## [The request]
Copy out each line of the material below with no changes.

## [Source data]
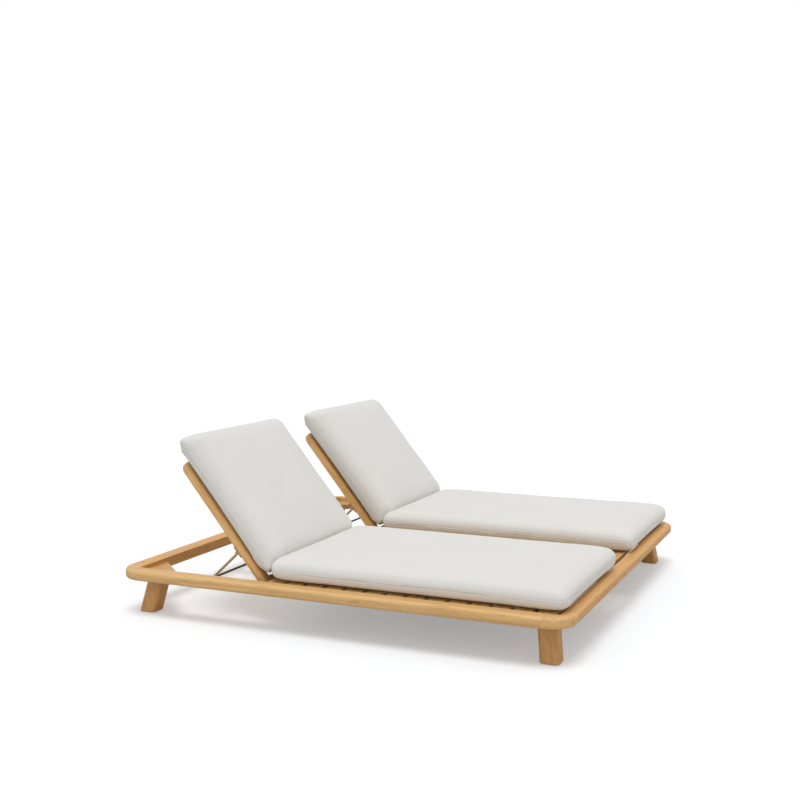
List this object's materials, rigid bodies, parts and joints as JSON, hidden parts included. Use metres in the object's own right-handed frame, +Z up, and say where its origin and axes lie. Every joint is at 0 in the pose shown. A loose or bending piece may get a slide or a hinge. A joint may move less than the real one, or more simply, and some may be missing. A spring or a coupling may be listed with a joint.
{
  "type": "double chaise lounger",
  "caption": "Low teak platform with a slatted deck, splayed legs and side-by-side reclining slatted backrests on metal props, with thick seat and back cushions.",
  "frame": {"origin": "on the floor under the middle of the platform frame", "axes": "+X towards the foot end, +Y towards the far lounger's side, +Z up"},
  "size_m": [2.05, 2.064, 0.8062],
  "materials": {
    "teak_frame": "satin",
    "teak_slats": "satin",
    "teak_legs": "satin",
    "cushion_cloth": "matte",
    "bronze_metal": "satin",
    "dark_bronze": "satin",
    "screws": "satin",
    "glides": "matte"
  },
  "bodies": {
    "platform": {"near_side_rail": "teak_frame", "far_side_rail": "teak_frame", "head_rail": "teak_frame", "foot_rail": "teak_frame", "corner_block_head_near": "teak_frame", "gusset_head_near": "teak_frame", "leg_head_near": "teak_legs", "corner_block_head_far": "teak_frame", "gusset_head_far": "teak_frame", "leg_head_far": "teak_legs", "corner_block_foot_near": "teak_frame", "gusset_foot_near": "teak_frame", "leg_foot_near": "teak_legs", "corner_block_foot_far": "teak_frame", "gusset_foot_far": "teak_frame", "leg_foot_far": "teak_legs", "foot_glides": "glides", "leg_studs": "screws", "deck_slat_01": "teak_slats", "deck_slat_02": "teak_slats", "deck_slat_03": "teak_slats", "deck_slat_04": "teak_slats", "deck_slat_05": "teak_slats", "deck_slat_06": "teak_slats", "deck_slat_07": "teak_slats", "deck_slat_08": "teak_slats", "deck_slat_09": "teak_slats", "deck_slat_10": "teak_slats", "deck_slat_11": "teak_slats", "deck_slat_12": "teak_slats", "deck_slat_13": "teak_slats", "deck_slat_14": "teak_slats", "deck_screws": "screws", "near_side_ledge": "teak_frame", "near_inner_bearer": "teak_frame", "far_side_ledge": "teak_frame", "far_inner_bearer": "teak_frame", "hinge_pins": "screws", "near_seat_cushion": "cushion_cloth", "far_seat_cushion": "cushion_cloth"},
    "near_backrest": {"near_back_rail_outer": "teak_frame", "near_back_rail_inner": "teak_frame", "near_back_rail_top": "teak_frame", "near_back_rail_bottom": "teak_frame", "near_back_slats": "teak_slats", "near_prop_brackets": "bronze_metal", "near_back_cushion": "cushion_cloth"},
    "near_prop": {"near_prop_arm_outer": "bronze_metal", "near_prop_arm_inner": "bronze_metal", "near_prop_bar": "dark_bronze"},
    "far_backrest": {"far_back_rail_outer": "teak_frame", "far_back_rail_inner": "teak_frame", "far_back_rail_top": "teak_frame", "far_back_rail_bottom": "teak_frame", "far_back_slats": "teak_slats", "far_prop_brackets": "bronze_metal", "far_back_cushion": "cushion_cloth"},
    "far_prop": {"far_prop_arm_outer": "bronze_metal", "far_prop_arm_inner": "bronze_metal", "far_prop_bar": "dark_bronze"}
  },
  "joints": [
    {"name": "near_recline", "type": "hinge", "parent": "platform", "child": "near_backrest", "pos_m": [-0.344, -0.5635, 0.177], "axis": [0, 1, 0], "range_deg": [-46, 0]},
    {"name": "near_prop_swing", "type": "hinge", "parent": "near_backrest", "child": "near_prop", "pos_m": [-0.4825, -0.5635, 0.29544], "axis": [0, 1, 0], "range_deg": [0, 94]},
    {"name": "far_recline", "type": "hinge", "parent": "platform", "child": "far_backrest", "pos_m": [-0.344, 0.5635, 0.177], "axis": [0, 1, 0], "range_deg": [-46, 0]},
    {"name": "far_prop_swing", "type": "hinge", "parent": "far_backrest", "child": "far_prop", "pos_m": [-0.4825, 0.5635, 0.29544], "axis": [0, 1, 0], "range_deg": [0, 94]}
  ],
  "couplings": [
    {"joint": "near_prop_swing", "follows": "near_recline", "ratio": -2.04},
    {"joint": "far_prop_swing", "follows": "far_recline", "ratio": -2.04}
  ]
}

## [Solution to this problem]
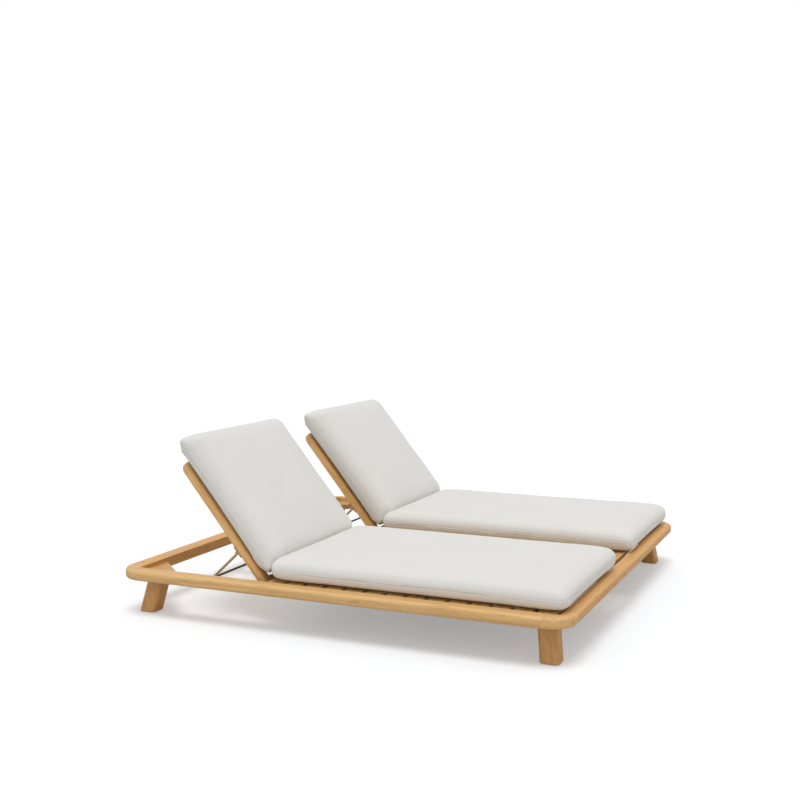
List this object's materials, rigid bodies, parts and joints as JSON, hidden parts included. Use metres in the object's own right-handed frame, +Z up, and say where its origin and axes lie. Every joint is at 0 in the pose shown. A loose or bending piece may get a slide or a hinge. A joint may move less than the real one, or more simply, and some may be missing. A spring or a coupling may be listed with a joint.
{
  "type": "double chaise lounger",
  "caption": "Low teak platform with a slatted deck, splayed legs and side-by-side reclining slatted backrests on metal props, with thick seat and back cushions.",
  "frame": {"origin": "on the floor under the middle of the platform frame", "axes": "+X towards the foot end, +Y towards the far lounger's side, +Z up"},
  "size_m": [2.05, 2.064, 0.8062],
  "materials": {
    "teak_frame": "satin",
    "teak_slats": "satin",
    "teak_legs": "satin",
    "cushion_cloth": "matte",
    "bronze_metal": "satin",
    "dark_bronze": "satin",
    "screws": "satin",
    "glides": "matte"
  },
  "bodies": {
    "platform": {"near_side_rail": "teak_frame", "far_side_rail": "teak_frame", "head_rail": "teak_frame", "foot_rail": "teak_frame", "corner_block_head_near": "teak_frame", "gusset_head_near": "teak_frame", "leg_head_near": "teak_legs", "corner_block_head_far": "teak_frame", "gusset_head_far": "teak_frame", "leg_head_far": "teak_legs", "corner_block_foot_near": "teak_frame", "gusset_foot_near": "teak_frame", "leg_foot_near": "teak_legs", "corner_block_foot_far": "teak_frame", "gusset_foot_far": "teak_frame", "leg_foot_far": "teak_legs", "foot_glides": "glides", "leg_studs": "screws", "deck_slat_01": "teak_slats", "deck_slat_02": "teak_slats", "deck_slat_03": "teak_slats", "deck_slat_04": "teak_slats", "deck_slat_05": "teak_slats", "deck_slat_06": "teak_slats", "deck_slat_07": "teak_slats", "deck_slat_08": "teak_slats", "deck_slat_09": "teak_slats", "deck_slat_10": "teak_slats", "deck_slat_11": "teak_slats", "deck_slat_12": "teak_slats", "deck_slat_13": "teak_slats", "deck_slat_14": "teak_slats", "deck_screws": "screws", "near_side_ledge": "teak_frame", "near_inner_bearer": "teak_frame", "far_side_ledge": "teak_frame", "far_inner_bearer": "teak_frame", "hinge_pins": "screws", "near_seat_cushion": "cushion_cloth", "far_seat_cushion": "cushion_cloth"},
    "near_backrest": {"near_back_rail_outer": "teak_frame", "near_back_rail_inner": "teak_frame", "near_back_rail_top": "teak_frame", "near_back_rail_bottom": "teak_frame", "near_back_slats": "teak_slats", "near_prop_brackets": "bronze_metal", "near_back_cushion": "cushion_cloth"},
    "near_prop": {"near_prop_arm_outer": "bronze_metal", "near_prop_arm_inner": "bronze_metal", "near_prop_bar": "dark_bronze"},
    "far_backrest": {"far_back_rail_outer": "teak_frame", "far_back_rail_inner": "teak_frame", "far_back_rail_top": "teak_frame", "far_back_rail_bottom": "teak_frame", "far_back_slats": "teak_slats", "far_prop_brackets": "bronze_metal", "far_back_cushion": "cushion_cloth"},
    "far_prop": {"far_prop_arm_outer": "bronze_metal", "far_prop_arm_inner": "bronze_metal", "far_prop_bar": "dark_bronze"}
  },
  "joints": [
    {"name": "near_recline", "type": "hinge", "parent": "platform", "child": "near_backrest", "pos_m": [-0.344, -0.5635, 0.177], "axis": [0, 1, 0], "range_deg": [-46, 0]},
    {"name": "near_prop_swing", "type": "hinge", "parent": "near_backrest", "child": "near_prop", "pos_m": [-0.4825, -0.5635, 0.29544], "axis": [0, 1, 0], "range_deg": [0, 94]},
    {"name": "far_recline", "type": "hinge", "parent": "platform", "child": "far_backrest", "pos_m": [-0.344, 0.5635, 0.177], "axis": [0, 1, 0], "range_deg": [-46, 0]},
    {"name": "far_prop_swing", "type": "hinge", "parent": "far_backrest", "child": "far_prop", "pos_m": [-0.4825, 0.5635, 0.29544], "axis": [0, 1, 0], "range_deg": [0, 94]}
  ],
  "couplings": [
    {"joint": "near_prop_swing", "follows": "near_recline", "ratio": -2.04},
    {"joint": "far_prop_swing", "follows": "far_recline", "ratio": -2.04}
  ]
}